Aos 35 anos, a cineasta deu o primeiro voto para Lula em 2002 e sua família filmou o evento. Aliás, na obra de Petra, são muitos os filmes de família que se ligam a grandes momentos da história política recente do Brasil. Talvez por ser egressa da elite, seus passos são filmados, mesmo em um tempo distante das câmeras de celular. Filha de pais de esquerda – o ex-deputado Manoel Costa e a jornalista e socióloga Marília Andrade – a mineira Petra é neta de um dos fundadores da Construtora Andrade Gutierrez e até meio aparentada com Aécio Neves.
Embalados pela voz da cineasta, acompanhamos sua observação da história desde criança, em que o ativismo dos pais contra a ditadura se entrelaça com a ascensão de Lula, as sucessivas candidaturas derrotadas à presidência, a gestão que transforma o Brasil na sexta economia mundial e coloca o presidente petista ao lado dos maiores do seu tempo como Obama, Kofi Anan, a rainha Elizabeth II. Como fatos bem encadeados, vemos Lula deixando o governo com mais de 80% de aprovação e escolhendo sua sucessora, como consequência natural de um projeto que tirou milhões da miséria e proporcionou uma mobilidade social até então inexistente na sociedade brasileira.
Esse cenário cor de rosa tem uma interrupção abrupta. As manifestações de junho de 2013 iniciam o processo que iria ter seu ápice no impeachment de Dilma. Os diálogos com a ex-presidente são um dos pontos altos do filme: mostram uma mulher tranquila, preparada, articulada – o contrário da imagem que lhe atribuíram as falas desconexas que alimentaram as redes sociais. Ela fala sobre se sentir em “O processo”, de Kafka, ao contrário do Kafta do atual ministro da Educação e se encontra com a mãe de Petra – que estudou na mesma escola e foi presa no mesmo presídio Tiradentes.
O filme passa por São Bernardo, nas horas que antecedem a prisão de Lula no sindicato dos metalúrgicos, mostrando de perto sua emoção diante da massa que não quer que ele se entregue. Essas são também as cenas iniciais do filme, que termina com os primeiros dias de Bolsonaro na presidência e um importante registro nos créditos finais: Sérgio Moro, o juiz que condenou Lula, é nomeado ministro da Justiça do novo governo.
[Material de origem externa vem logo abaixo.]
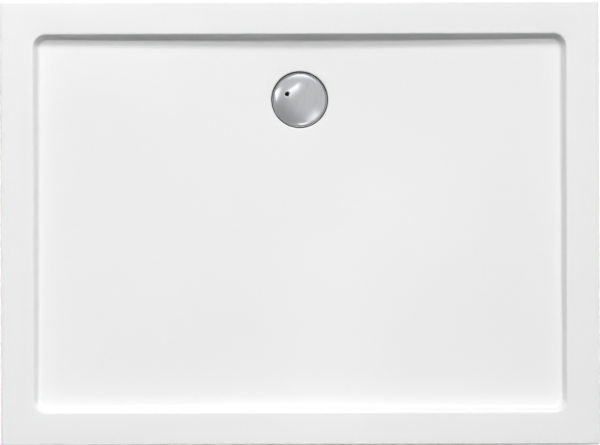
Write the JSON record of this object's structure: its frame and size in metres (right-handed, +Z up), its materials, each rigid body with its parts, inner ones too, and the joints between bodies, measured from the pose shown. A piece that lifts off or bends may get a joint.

Petra apenas pincela o mensalão e as denúncias de corrupção contra o PT e Lula. E é bobagem cobrar que ela seja isenta – como um juiz tem que ser – e mostre o outro lado, o dos vencedores. Isso a Veja e a Globo já fizeram nos últimos cinco anos, ao acompanhar com estardalhaço as convicções da Lava Jato. Com seu filme, Petra mostra uma única visão: a dos perdedores. Que, no entanto, é a que está ganhando o mundo.
“Um documentário absolutamente vital”, escreveu o The New York Times, abrindo uma enorme lista de elogios. Democracia em Vertigem estreou na Netflix no dia 19 de junho, na esteira de um enorme sucesso em importantes festivais e não duvidem que venha a ser candidato a melhor filme estrangeiro, documentário ou até mesmo melhor filme no Oscar do ano que vem.
Não se surpreendam se ele ganhar. Afinal, esta é uma história que ainda está sendo contada.